Supplied data
— START —

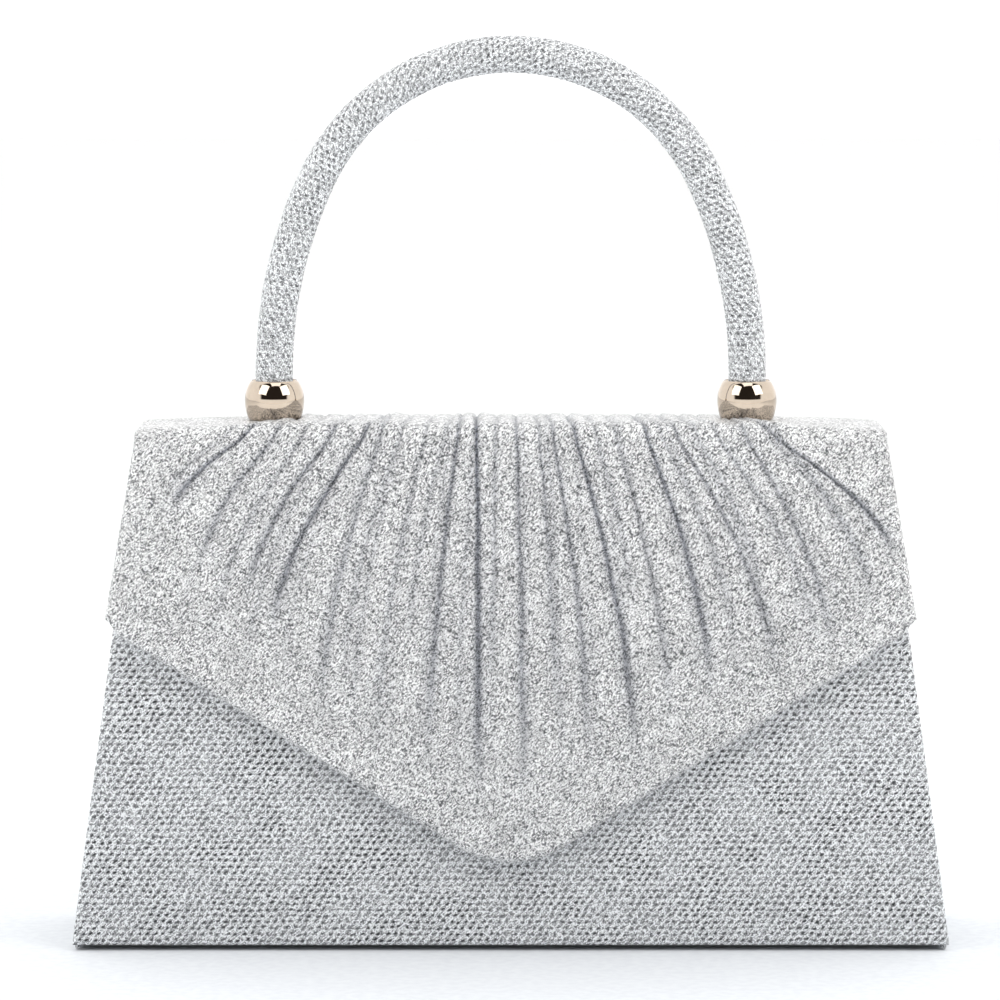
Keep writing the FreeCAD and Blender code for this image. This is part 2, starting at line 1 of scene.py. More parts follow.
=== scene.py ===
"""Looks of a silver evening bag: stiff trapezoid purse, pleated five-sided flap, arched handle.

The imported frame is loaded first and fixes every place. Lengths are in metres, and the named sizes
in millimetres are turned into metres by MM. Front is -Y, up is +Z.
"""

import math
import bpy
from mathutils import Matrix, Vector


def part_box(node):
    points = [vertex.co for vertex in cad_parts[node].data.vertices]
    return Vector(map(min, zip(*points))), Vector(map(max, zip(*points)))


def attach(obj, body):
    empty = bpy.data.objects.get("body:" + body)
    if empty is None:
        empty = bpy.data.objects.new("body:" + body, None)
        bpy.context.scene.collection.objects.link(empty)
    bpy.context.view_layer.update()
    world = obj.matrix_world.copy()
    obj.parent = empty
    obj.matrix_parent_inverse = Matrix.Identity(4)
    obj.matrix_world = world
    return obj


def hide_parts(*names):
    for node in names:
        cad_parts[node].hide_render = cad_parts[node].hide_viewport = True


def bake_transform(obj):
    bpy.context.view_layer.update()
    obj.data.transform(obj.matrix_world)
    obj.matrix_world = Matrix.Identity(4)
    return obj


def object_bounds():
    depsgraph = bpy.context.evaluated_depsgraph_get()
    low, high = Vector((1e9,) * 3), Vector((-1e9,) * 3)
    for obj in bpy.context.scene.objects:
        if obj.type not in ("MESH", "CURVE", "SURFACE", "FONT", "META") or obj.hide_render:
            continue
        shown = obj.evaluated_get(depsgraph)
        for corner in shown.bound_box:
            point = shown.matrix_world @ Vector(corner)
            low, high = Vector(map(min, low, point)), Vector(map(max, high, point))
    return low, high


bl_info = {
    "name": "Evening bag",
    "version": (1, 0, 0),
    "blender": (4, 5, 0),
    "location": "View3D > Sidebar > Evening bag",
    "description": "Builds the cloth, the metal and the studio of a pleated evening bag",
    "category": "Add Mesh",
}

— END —

Make an exact copy of the material above.

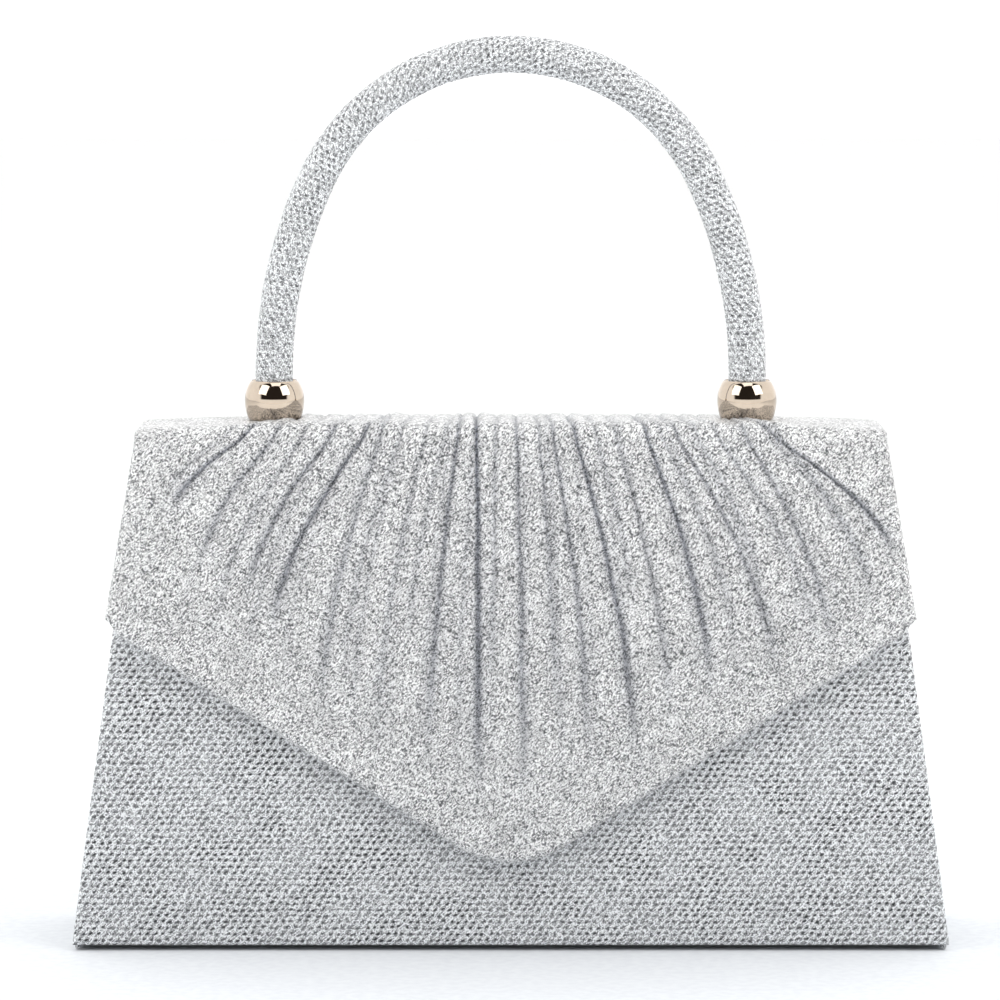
Keep writing the FreeCAD and Blender code for this image. This is part 2, starting at line 1 of scene.py. More parts follow.
=== scene.py ===
"""Looks of a silver evening bag: stiff trapezoid purse, pleated five-sided flap, arched handle.

The imported frame is loaded first and fixes every place. Lengths are in metres, and the named sizes
in millimetres are turned into metres by MM. Front is -Y, up is +Z.
"""

import math
import bpy
from mathutils import Matrix, Vector


def part_box(node):
    points = [vertex.co for vertex in cad_parts[node].data.vertices]
    return Vector(map(min, zip(*points))), Vector(map(max, zip(*points)))


def attach(obj, body):
    empty = bpy.data.objects.get("body:" + body)
    if empty is None:
        empty = bpy.data.objects.new("body:" + body, None)
        bpy.context.scene.collection.objects.link(empty)
    bpy.context.view_layer.update()
    world = obj.matrix_world.copy()
    obj.parent = empty
    obj.matrix_parent_inverse = Matrix.Identity(4)
    obj.matrix_world = world
    return obj


def hide_parts(*names):
    for node in names:
        cad_parts[node].hide_render = cad_parts[node].hide_viewport = True


def bake_transform(obj):
    bpy.context.view_layer.update()
    obj.data.transform(obj.matrix_world)
    obj.matrix_world = Matrix.Identity(4)
    return obj


def object_bounds():
    depsgraph = bpy.context.evaluated_depsgraph_get()
    low, high = Vector((1e9,) * 3), Vector((-1e9,) * 3)
    for obj in bpy.context.scene.objects:
        if obj.type not in ("MESH", "CURVE", "SURFACE", "FONT", "META") or obj.hide_render:
            continue
        shown = obj.evaluated_get(depsgraph)
        for corner in shown.bound_box:
            point = shown.matrix_world @ Vector(corner)
            low, high = Vector(map(min, low, point)), Vector(map(max, high, point))
    return low, high


bl_info = {
    "name": "Evening bag",
    "version": (1, 0, 0),
    "blender": (4, 5, 0),
    "location": "View3D > Sidebar > Evening bag",
    "description": "Builds the cloth, the metal and the studio of a pleated evening bag",
    "category": "Add Mesh",
}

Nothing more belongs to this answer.